Na visão de Rodrigo, enquanto Bolsonaro "nunca desceu do palanque", Milei deve baixar o tom. Isso porque se Milei partir para a radicalização em seu governo, sem conversar com os congressistas e outros atores políticos, o resultado pode ser de muitas manifestações e greves.

O professor compara a situação com a vivida atualmente em São Paulo, com o governador Tarcísio de Freitas querendo a todo custo cumprir suas promessas de campanha de privatizações - e, para isso, desconsiderando a  insatisfação popular.

"Essa ideia de 'eu sou presidente, eu vou governar', que o Milei tem, o Bolsonaro tinha, o Tarcísio tem aqui em São Paulo, é errada. É preciso dialogar com a sociedade e com os outros poderes. Ele é presidente, não imperador", afirma Rodrigo.

Regiane, porém, não vê essa possibilidade de aumento da tensão nas ruas.
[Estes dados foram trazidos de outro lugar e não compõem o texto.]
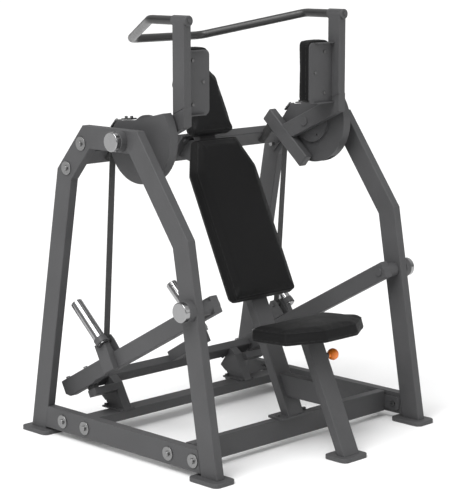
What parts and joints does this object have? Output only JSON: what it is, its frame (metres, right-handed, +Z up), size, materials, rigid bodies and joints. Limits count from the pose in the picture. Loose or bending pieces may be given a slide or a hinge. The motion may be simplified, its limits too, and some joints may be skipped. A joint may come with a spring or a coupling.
{
  "type": "plate-loaded pullover machine",
  "caption": "Floor-standing plate-loaded pullover machine: overhead handle and elbow pads on swinging arms, belts down to weight levers, leaning back pad and sliding seat.",
  "frame": {"origin": "middle of the footprint on the floor, on the machine's centre plane", "axes": "+Z up, -Y towards the front where the user sits and faces, +X towards the side with the seat's locking knob"},
  "size_m": [1.344, 1.31, 1.749],
  "materials": {
    "frame_paint": "fine-textured powder coat",
    "rubber": "matt",
    "chrome": "polished",
    "bright_steel": "zinc-plated",
    "dark_steel": "blackened",
    "vinyl": "grained upholstery vinyl",
    "board": "black-coated ply backing",
    "black_bar": "gloss black coat",
    "belt_web": "woven webbing",
    "orange_knob": "moulded"
  },
  "bodies": {
    "frame": {"arm_shaft_left": "bright_steel", "arm_shaft_right": "bright_steel", "arm_stops": "rubber", "back_board": "board", "back_pad": "vinyl", "bearing_housings": "frame_paint", "belt_left": "belt_web", "belt_right": "belt_web", "frame_bolts": "bright_steel", "frame_washers": "bright_steel", "front_crossbeam": "frame_paint", "front_upright_left": "frame_paint", "front_upright_right": "frame_paint", "head_board": "board", "head_pad": "vinyl", "leg_feet": "frame_paint", "lever_bumpers": "rubber", "lever_shaft_left": "bright_steel", "lever_shaft_right": "bright_steel", "link_beam": "frame_paint", "lower_rail_left": "frame_paint", "lower_rail_right": "frame_paint", "mid_crossbeam": "frame_paint", "pivot_caps": "chrome", "rear_crossbeam": "frame_paint", "rear_upright_left": "frame_paint", "rear_upright_right": "frame_paint", "seat_post": "frame_paint", "seat_post_foot": "frame_paint", "spine_bracket": "frame_paint", "spine_tube": "frame_paint", "stop_post_left": "frame_paint", "stop_post_right": "frame_paint", "storage_horn": "chrome", "top_crossbeam": "frame_paint"},
    "swing_arms": {"arm_left": "frame_paint", "arm_link_left": "frame_paint", "arm_link_right": "frame_paint", "arm_right": "frame_paint", "belt_clamps": "dark_steel", "belt_wraps": "belt_web", "cam_left": "frame_paint", "cam_right": "frame_paint", "elbow_bracket_left": "frame_paint", "elbow_bracket_right": "frame_paint", "elbow_pad_left": "vinyl", "elbow_pad_right": "vinyl", "elbow_screws": "dark_steel", "handle_bar": "black_bar"},
    "left_lever": {"lever_left": "frame_paint", "weight_horn_left": "chrome", "clevis_left": "frame_paint", "lever_bolts_left": "bright_steel"},
    "right_lever": {"lever_right": "frame_paint", "weight_horn_right": "chrome", "clevis_right": "frame_paint", "lever_bolts_right": "bright_steel"},
    "seat": {"seat_pad": "vinyl", "seat_slider": "frame_paint"},
    "locking_pin": {"pull_knob": "orange_knob"}
  },
  "joints": [
    {"name": "arm_swing", "type": "hinge", "parent": "frame", "child": "swing_arms", "pos_m": [0, 0.037, 1.267], "axis": [1, 0, 0], "range_deg": [0, 120]},
    {"name": "left_lever_swing", "type": "hinge", "parent": "frame", "child": "left_lever", "pos_m": [0, -0.345, 0.653], "axis": [1, 0, 0], "range_deg": [0, 35], "deforming": ["belt_left"]},
    {"name": "right_lever_swing", "type": "hinge", "parent": "frame", "child": "right_lever", "pos_m": [0, -0.345, 0.653], "axis": [1, 0, 0], "range_deg": [0, 35], "deforming": ["belt_right"]},
    {"name": "seat_slide", "type": "slide", "parent": "frame", "child": "seat", "axis": [0, 0.4258, 0.9048], "range_m": [0, 0.084]},
    {"name": "pin_pull", "type": "slide", "parent": "frame", "child": "locking_pin", "axis": [1, 0, 0], "range_m": [0, 0.012], "stiffness_N_per_m": 800, "springref_m": -0.01}
  ],
  "couplings": [
    {"joint": "left_lever_swing", "follows": "arm_swing", "ratio": 0.2875},
    {"joint": "right_lever_swing", "follows": "arm_swing", "ratio": 0.2875}
  ]
}
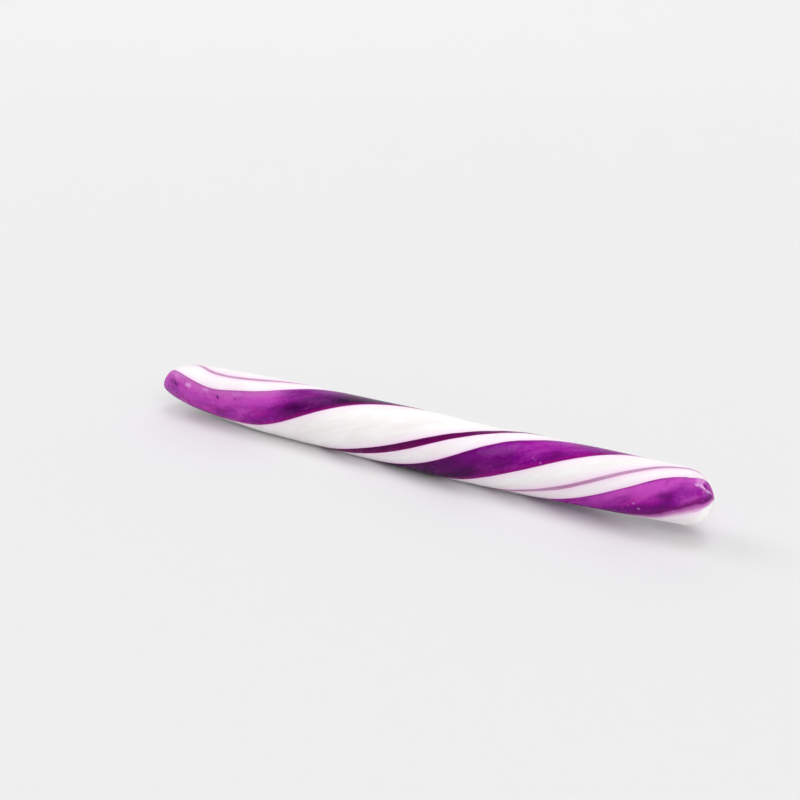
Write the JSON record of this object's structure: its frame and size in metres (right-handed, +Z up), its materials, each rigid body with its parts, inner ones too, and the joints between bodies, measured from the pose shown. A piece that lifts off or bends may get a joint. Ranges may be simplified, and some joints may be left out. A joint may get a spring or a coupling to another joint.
{
  "type": "striped candy stick",
  "caption": "Straight hand-pulled stick of hard boiled sugar, white with purple ribbons that twist slowly along it, both ends thinned and rounded, lying on its side.",
  "frame": {"origin": "on the surface the stick lies on, under the middle of its box", "axes": "+Z up, X along the stick with its thinner end at +X, Y across it"},
  "size_m": [0.17, 0.0164, 0.0166],
  "materials": {
    "white_sugar": "glossy, slightly see-through hard sugar",
    "violet_sugar": "glossy, see-through hard sugar",
    "plum_sugar": "glossy, see-through hard sugar",
    "mauve_sugar": "glossy hard sugar"
  },
  "bodies": {
    "root": {"white_body": "white_sugar", "medium_ribbon": "plum_sugar", "wide_ribbon_a": "violet_sugar", "thin_ribbon": "mauve_sugar", "wide_ribbon_b": "violet_sugar"}
  },
  "joints": []
}
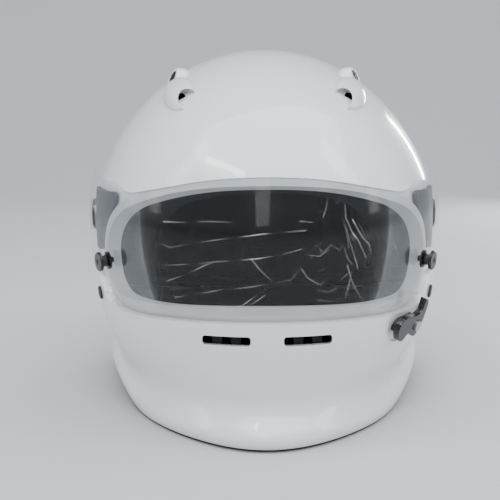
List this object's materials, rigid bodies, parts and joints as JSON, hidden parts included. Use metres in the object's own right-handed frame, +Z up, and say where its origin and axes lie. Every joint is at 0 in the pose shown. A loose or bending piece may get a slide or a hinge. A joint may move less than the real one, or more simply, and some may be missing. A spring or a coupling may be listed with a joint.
{
  "type": "auto racing helmet",
  "caption": "Full-face racing helmet with a pivoting clear shield, tear-off posts, side lock, chin and brow vents, foam liner, pads and a D-ring chin strap.",
  "frame": {"origin": "middle of the helmet's bottom, on the table plane it stands on", "axes": "+X to the wearer's left, -Y ahead through the eyeport, +Z up"},
  "size_m": [0.2516, 0.342, 0.2484],
  "materials": {
    "shell_white": "gloss",
    "seal_grey": "matte",
    "rubber_black": "matte",
    "clear_visor": "clear gloss",
    "plastic_black": "satin",
    "steel": "brushed",
    "webbing": "woven",
    "foam_black": "matte",
    "liner_fabric": "matte"
  },
  "bodies": {
    "helmet": {"anchor_insert_left": "steel", "anchor_insert_right": "steel", "bottom_edge_trim": "rubber_black", "cheek_pad_left": "liner_fabric", "cheek_pad_right": "liner_fabric", "cheek_pad_snaps": "plastic_black", "chin_bar_eps": "foam_black", "chin_vent_grille": "plastic_black", "crown_eps": "foam_black", "crown_pad": "liner_fabric", "eyeport_seal": "seal_grey", "neck_roll": "liner_fabric", "outer_shell": "shell_white", "pivot_bush_left": "steel", "pivot_bush_right": "steel", "pivot_screw_left": "plastic_black", "pivot_screw_right": "plastic_black", "rear_vent_left": "plastic_black", "rear_vent_right": "plastic_black", "strap_anchors": "steel", "strap_left": "webbing", "strap_right": "webbing", "visor_lock_base": "plastic_black", "visor_lock_pin": "steel", "visor_lock_spring": "steel", "visor_stop_buttons": "rubber_black"},
    "visor": {"visor": "clear_visor", "visor_arm_left": "plastic_black", "visor_arm_right": "plastic_black", "tear_off_post_left": "plastic_black", "tear_off_post_right": "plastic_black", "tear_off_post_screws": "steel"},
    "lock_lever": {"visor_lock_lever": "plastic_black"},
    "brow_knob_left": {"brow_vent_knob_left": "plastic_black"},
    "brow_knob_right": {"brow_vent_knob_right": "plastic_black"},
    "chin_shutter": {"chin_vent_shutter": "plastic_black"},
    "ring_upper": {"d_ring_upper": "steel"},
    "ring_lower": {"d_ring_lower": "steel"}
  },
  "joints": [
    {"name": "visor_hinge", "type": "hinge", "parent": "helmet", "child": "visor", "pos_m": [0, -0.006, 0.1295], "axis": [-1, 0, 0], "range_deg": [0, 55]},
    {"name": "lock_hinge", "type": "hinge", "parent": "helmet", "child": "lock_lever", "pos_m": [0.09349, -0.11292, 0.07028], "axis": [-0.7807, 0.5515, 0.2939], "range_deg": [0, 35]},
    {"name": "brow_knob_left_turn", "type": "hinge", "parent": "helmet", "child": "brow_knob_left", "pos_m": [0.06336, -0.04543, 0.22886], "axis": [0.8294, -0.3797, 0.4097], "range_deg": [0, 90]},
    {"name": "brow_knob_right_turn", "type": "hinge", "parent": "helmet", "child": "brow_knob_right", "pos_m": [-0.06336, -0.04543, 0.22886], "axis": [-0.8294, -0.3797, 0.4097], "range_deg": [0, 90]},
    {"name": "chin_shutter_turn", "type": "hinge", "parent": "helmet", "child": "chin_shutter", "pos_m": [0, -0.056, 0.071], "axis": [0, 0, 1], "range_deg": [0, 3.2]},
    {"name": "d_ring_upper_swing", "type": "hinge", "parent": "helmet", "child": "ring_upper", "pos_m": [0.04, 0.006, 0.0142], "axis": [0, 1, 0], "range_deg": [0, 70]},
    {"name": "d_ring_lower_swing", "type": "hinge", "parent": "helmet", "child": "ring_lower", "pos_m": [0.04, 0.006, 0.0098], "axis": [0, -1, 0], "range_deg": [0, 20]}
  ]
}
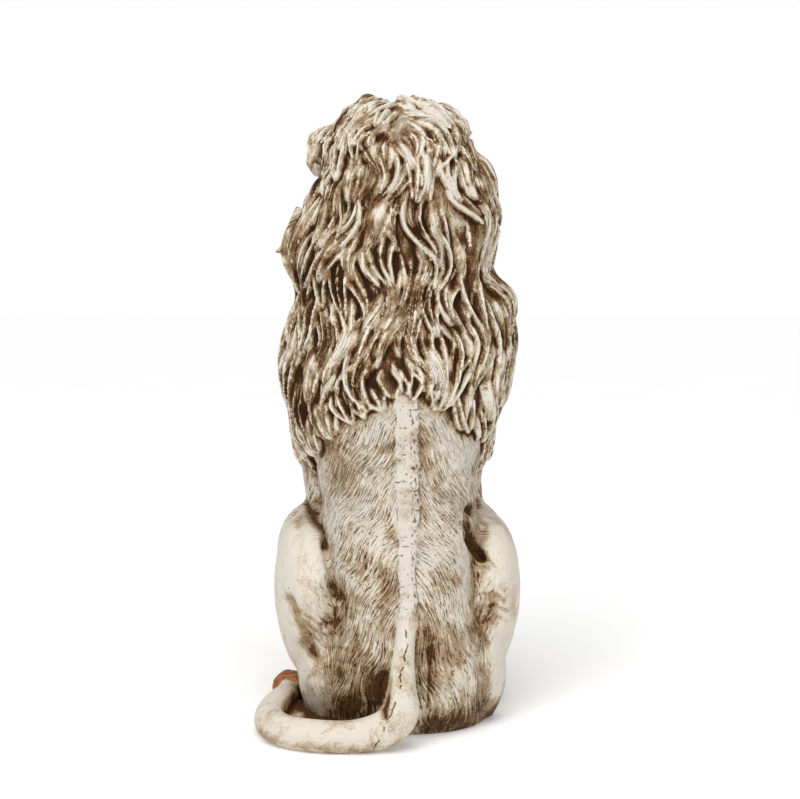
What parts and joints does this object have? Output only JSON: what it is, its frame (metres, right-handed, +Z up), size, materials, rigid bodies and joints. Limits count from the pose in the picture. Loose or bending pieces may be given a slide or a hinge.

Para ela, "é muito mais plausível fazer manifestações em governos de esquerda", já que um possível governo autoritário de Milei poderia sufocar protestos sociais.

"A América Latina é palco de governos autoritários, sejam eles de direita ou de esquerda, e preocupa muito quando o Milei faz alguns acenos para esse autoritarismo", afirma a professora. "Pela democracia ser incipiente na América Latina, há um imaginário de que a democracia acontece a cada quatro anos no dia de votar. Depois disso, não há controle social ou acompanhamento do que os candidatos eleitos estão realmente fazendo", completa.

Independentemente da forma como Milei conduzir seu governo, Regiane acredita que os próximos anos serão de renovação da esquerda, assim como acontece no Brasil. "Essa onda conservadora mundial chegou na Argentina surpreendendo eles mesmos, foi quase que um golpe para as elites políticas da Argentina. E agora eles começam a se movimentar, a reagir. A esquerda vai ter que se renovar", analisa.